“Yeah,” Cash says. He’s quieter when he means it. “We will.”
“We will,” Blaze echoes. Then, because she cannot help herself, “Can I tell Mac?”
“No,” I say so fast she laughs out loud.
“Not even the fun part?” she pleads.
“No,” I say, because gossip travels through these grounds on a golf cart with a megaphone, and I want to talk to Annie myself before this goes sideways in a million different ways.
Blaze sighs like I’ve taken sugar out of her diet and then brightens. “So, like, what’s the plan? Do we throw a shower? Can I pick a theme? Is this where I finally get to buy that tiny plaid onesie I saw in Cheyenne?”
“We’re not there,” I say, and I try to make it gentle even though it comes out weary. “Not yet. I screwed up with Annie, but I’m gonna make it right just as soon as we’re done here.”
Blaze reaches across the table and takes my hand before I can pull it away and be macho. Her palm is small and hot and bossy. “I like her,” she says again, without the teasing. “Not because of Mac. Because of you. You are…lighter when you talk about her. I think she’s gonna be good for you. So don’t fuck this up.”
I laugh and close my eyes because that is both a mercy and an indictment. “I feel like I woke up and remembered there was more of me than the part that lifts a rope. And I hate that it took this to make me act right.”
Cash stands up. “Alright, you two. Let’s get out of here and let him fix this shit, because our baby brother needs his dad around.”
The other two pop up, but Blaze says, “Baby brother? You mean our babysister.”
Levi grabs the doorknob. “We have three boys and one girl in this family, which means you are the outlier. They’re having a boy.”
“Pfft,” she snaps. “It’s definitely a girl.”
“What makes you say that?” Cash asks as he heads out the door.
Blaze shakes her head as she follows him down the steps. “Science. Dad had three boys, then me, which means he finally started getting the whole kid thing right. You make the prototype before you create perfection. It’s like evolution or something.”
Levi grins at the two of them as he closes the door. “That’s what we like about you, Blaze. Your delusions come free.”
When the door shuts, the trailer is quiet again, but not in the lonesome way. In the waiting way. I take a breath and let my hands remember what they’re good for when they’re not tied to a rope. Dialing a number, knocking on a door, holding someone steady when the world decides to wobble.
I just hope she lets me.
29
ANNIE
The medicine cabinetmirror tells me the truth before my stomach finishes its argument. I look like a person who has been awake for a month and lived every minute of it twice.
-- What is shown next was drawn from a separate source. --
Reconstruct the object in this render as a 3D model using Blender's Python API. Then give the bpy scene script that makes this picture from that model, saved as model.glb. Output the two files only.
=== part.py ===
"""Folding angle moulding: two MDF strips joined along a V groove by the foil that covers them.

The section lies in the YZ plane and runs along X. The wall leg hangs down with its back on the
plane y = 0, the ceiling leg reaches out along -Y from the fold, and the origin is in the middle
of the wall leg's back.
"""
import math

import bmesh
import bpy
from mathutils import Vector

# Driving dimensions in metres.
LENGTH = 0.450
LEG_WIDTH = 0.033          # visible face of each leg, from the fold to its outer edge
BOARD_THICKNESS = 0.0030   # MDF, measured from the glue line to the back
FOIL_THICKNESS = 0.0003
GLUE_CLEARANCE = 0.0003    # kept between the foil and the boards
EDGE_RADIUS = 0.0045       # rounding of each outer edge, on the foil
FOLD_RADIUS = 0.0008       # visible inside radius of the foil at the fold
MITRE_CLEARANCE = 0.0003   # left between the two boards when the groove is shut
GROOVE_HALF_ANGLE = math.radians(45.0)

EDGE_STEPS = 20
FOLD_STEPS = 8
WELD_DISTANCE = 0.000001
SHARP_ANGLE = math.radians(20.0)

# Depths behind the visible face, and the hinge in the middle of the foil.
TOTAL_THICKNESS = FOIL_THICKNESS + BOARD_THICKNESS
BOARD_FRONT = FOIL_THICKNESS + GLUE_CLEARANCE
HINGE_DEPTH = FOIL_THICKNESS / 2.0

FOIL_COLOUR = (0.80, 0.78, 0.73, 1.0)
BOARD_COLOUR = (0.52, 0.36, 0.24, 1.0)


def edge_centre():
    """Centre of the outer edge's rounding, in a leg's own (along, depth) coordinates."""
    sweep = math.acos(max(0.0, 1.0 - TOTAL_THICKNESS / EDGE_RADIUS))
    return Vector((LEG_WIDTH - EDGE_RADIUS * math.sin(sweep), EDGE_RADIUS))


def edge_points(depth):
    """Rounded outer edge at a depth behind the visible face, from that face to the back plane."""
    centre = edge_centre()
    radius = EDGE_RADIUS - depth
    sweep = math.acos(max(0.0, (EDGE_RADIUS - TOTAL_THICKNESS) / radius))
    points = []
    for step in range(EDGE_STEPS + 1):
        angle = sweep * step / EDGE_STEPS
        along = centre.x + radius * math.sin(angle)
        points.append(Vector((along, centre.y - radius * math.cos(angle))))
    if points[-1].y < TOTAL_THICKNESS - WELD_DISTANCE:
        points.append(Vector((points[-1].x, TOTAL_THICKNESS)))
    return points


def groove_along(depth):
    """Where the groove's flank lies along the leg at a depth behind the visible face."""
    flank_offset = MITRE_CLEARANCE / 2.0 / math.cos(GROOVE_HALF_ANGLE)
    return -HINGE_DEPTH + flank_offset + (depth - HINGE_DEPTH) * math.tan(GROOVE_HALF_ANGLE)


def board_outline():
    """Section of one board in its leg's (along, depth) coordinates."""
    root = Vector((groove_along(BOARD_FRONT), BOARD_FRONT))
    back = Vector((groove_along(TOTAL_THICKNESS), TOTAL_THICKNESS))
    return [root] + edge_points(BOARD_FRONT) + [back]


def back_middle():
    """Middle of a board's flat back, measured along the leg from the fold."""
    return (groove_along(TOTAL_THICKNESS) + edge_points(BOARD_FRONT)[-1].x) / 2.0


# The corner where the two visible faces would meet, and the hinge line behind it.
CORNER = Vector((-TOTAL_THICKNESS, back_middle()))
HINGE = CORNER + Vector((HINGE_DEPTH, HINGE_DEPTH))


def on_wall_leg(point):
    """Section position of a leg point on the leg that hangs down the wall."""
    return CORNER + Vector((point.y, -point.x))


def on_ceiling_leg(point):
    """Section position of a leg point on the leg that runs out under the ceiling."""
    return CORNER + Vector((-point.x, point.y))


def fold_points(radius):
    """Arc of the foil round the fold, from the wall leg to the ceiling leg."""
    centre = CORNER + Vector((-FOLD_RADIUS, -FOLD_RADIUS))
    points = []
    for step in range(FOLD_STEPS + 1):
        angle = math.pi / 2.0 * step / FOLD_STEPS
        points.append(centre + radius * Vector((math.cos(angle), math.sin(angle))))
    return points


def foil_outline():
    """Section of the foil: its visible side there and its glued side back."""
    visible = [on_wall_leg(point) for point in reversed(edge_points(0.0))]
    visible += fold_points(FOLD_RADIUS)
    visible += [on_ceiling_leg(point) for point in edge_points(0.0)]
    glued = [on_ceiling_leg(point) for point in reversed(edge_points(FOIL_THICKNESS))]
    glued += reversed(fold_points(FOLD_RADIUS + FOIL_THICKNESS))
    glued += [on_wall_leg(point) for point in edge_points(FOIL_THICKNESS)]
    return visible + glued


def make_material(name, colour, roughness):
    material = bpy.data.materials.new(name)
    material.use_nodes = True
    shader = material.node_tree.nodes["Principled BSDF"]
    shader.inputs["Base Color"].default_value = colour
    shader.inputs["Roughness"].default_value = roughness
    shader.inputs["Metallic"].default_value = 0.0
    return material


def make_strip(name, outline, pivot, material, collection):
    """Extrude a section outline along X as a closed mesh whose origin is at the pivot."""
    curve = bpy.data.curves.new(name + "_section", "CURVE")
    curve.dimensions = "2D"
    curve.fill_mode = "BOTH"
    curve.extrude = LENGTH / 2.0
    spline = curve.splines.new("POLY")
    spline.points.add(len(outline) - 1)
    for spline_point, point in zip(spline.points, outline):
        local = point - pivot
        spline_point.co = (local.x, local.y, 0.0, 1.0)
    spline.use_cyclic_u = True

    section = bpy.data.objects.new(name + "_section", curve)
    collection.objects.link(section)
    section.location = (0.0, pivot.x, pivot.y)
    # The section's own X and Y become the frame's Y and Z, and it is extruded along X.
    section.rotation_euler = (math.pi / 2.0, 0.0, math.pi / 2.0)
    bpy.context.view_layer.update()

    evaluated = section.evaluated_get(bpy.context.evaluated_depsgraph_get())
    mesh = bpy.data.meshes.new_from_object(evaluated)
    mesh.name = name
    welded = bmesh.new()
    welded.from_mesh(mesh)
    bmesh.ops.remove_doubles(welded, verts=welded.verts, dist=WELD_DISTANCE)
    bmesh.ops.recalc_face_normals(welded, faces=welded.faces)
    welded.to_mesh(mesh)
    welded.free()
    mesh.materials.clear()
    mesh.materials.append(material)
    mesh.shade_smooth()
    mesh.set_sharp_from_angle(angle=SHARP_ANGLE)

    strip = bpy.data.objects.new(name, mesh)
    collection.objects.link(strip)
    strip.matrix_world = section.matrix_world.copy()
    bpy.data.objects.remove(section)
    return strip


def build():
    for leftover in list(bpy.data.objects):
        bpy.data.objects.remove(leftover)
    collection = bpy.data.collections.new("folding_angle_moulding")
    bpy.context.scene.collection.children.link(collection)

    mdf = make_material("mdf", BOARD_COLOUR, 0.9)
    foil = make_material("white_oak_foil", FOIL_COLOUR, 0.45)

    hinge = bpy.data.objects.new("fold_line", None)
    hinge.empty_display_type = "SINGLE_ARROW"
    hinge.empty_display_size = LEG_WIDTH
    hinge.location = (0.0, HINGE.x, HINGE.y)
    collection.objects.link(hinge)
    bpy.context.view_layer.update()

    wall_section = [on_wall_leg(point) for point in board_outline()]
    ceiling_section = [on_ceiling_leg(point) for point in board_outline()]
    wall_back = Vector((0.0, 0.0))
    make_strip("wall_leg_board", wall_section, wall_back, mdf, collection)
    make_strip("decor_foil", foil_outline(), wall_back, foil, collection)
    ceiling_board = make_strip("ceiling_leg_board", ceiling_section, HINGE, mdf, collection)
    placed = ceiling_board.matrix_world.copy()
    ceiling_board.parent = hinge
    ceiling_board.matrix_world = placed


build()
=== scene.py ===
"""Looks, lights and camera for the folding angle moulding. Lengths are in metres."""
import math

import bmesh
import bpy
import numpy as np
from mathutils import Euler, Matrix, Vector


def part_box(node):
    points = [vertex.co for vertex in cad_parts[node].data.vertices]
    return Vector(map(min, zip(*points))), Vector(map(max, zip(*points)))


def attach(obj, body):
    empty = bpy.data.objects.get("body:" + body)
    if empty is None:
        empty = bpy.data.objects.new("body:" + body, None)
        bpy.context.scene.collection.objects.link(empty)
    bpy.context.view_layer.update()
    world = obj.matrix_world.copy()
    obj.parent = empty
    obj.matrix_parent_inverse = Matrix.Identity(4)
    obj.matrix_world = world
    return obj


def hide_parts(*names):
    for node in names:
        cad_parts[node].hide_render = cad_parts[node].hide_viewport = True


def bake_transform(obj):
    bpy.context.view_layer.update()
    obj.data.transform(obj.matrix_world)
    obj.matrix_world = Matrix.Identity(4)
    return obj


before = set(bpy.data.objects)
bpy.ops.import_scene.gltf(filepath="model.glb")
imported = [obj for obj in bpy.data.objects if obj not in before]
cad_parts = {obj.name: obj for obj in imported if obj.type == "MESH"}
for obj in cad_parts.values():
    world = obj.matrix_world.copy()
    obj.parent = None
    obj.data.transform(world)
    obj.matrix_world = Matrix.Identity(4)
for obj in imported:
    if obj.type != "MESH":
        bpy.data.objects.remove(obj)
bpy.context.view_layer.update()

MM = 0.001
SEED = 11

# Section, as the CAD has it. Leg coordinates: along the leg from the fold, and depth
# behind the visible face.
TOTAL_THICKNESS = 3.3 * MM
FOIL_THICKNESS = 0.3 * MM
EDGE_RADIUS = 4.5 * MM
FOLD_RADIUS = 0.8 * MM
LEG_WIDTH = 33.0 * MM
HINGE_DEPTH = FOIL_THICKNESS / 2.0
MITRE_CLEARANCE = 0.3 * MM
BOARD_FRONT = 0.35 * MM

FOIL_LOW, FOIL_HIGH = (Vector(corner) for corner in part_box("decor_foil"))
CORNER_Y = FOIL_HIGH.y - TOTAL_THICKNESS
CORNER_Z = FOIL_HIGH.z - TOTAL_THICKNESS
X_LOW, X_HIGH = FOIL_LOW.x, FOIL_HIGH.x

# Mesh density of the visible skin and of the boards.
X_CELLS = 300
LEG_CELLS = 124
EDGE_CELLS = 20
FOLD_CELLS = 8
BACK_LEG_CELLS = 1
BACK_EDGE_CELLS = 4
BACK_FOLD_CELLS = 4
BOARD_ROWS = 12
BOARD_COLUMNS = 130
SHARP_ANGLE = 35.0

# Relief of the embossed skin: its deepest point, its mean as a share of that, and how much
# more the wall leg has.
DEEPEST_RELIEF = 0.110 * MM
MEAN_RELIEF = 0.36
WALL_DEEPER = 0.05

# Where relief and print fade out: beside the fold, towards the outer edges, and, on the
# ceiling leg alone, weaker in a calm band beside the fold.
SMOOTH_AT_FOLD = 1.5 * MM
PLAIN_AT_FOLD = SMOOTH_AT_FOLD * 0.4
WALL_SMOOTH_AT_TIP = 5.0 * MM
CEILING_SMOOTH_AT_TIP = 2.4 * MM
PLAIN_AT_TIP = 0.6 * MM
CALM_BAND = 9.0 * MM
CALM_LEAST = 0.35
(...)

My skin has that dull, papery look you only see on med students in June and people who thought the Old West Fest sounded “fun,” but discover the Old West is not for them.
I brace my hands on the sink, breathe through the sour wave, and try not to curse the body I’ve depended on like a machine. “Come on. We can do this. As long as we don’t smell any fried food, we’ll be fine.”
It’s a carnival. What are the odds?
It might be morning sickness. It might be a virus. It might be exhaustion wearing a mask. Whatever it is, I’d like to get off this particular ride.
When I push back into the tent, Mac is already there with coffee. She’s beaming like a saint, holding out a paper cup with the little green stopper in the lid. “You get decaf.”
I stare at her hand and then at her face, and it’s a good thing our friendship has weathered finals and funerals, because the look I give her would get most people escorted from the premises. “Decaf,” I repeat.
She flinches a little. “You’re pregnant.”
“Sure, throw that in my face,” I agree, and then I lift the lid, inhale, and feel the betrayal hit my soul. “This is a sin.”
“Decaf is good for you. Internet says so.”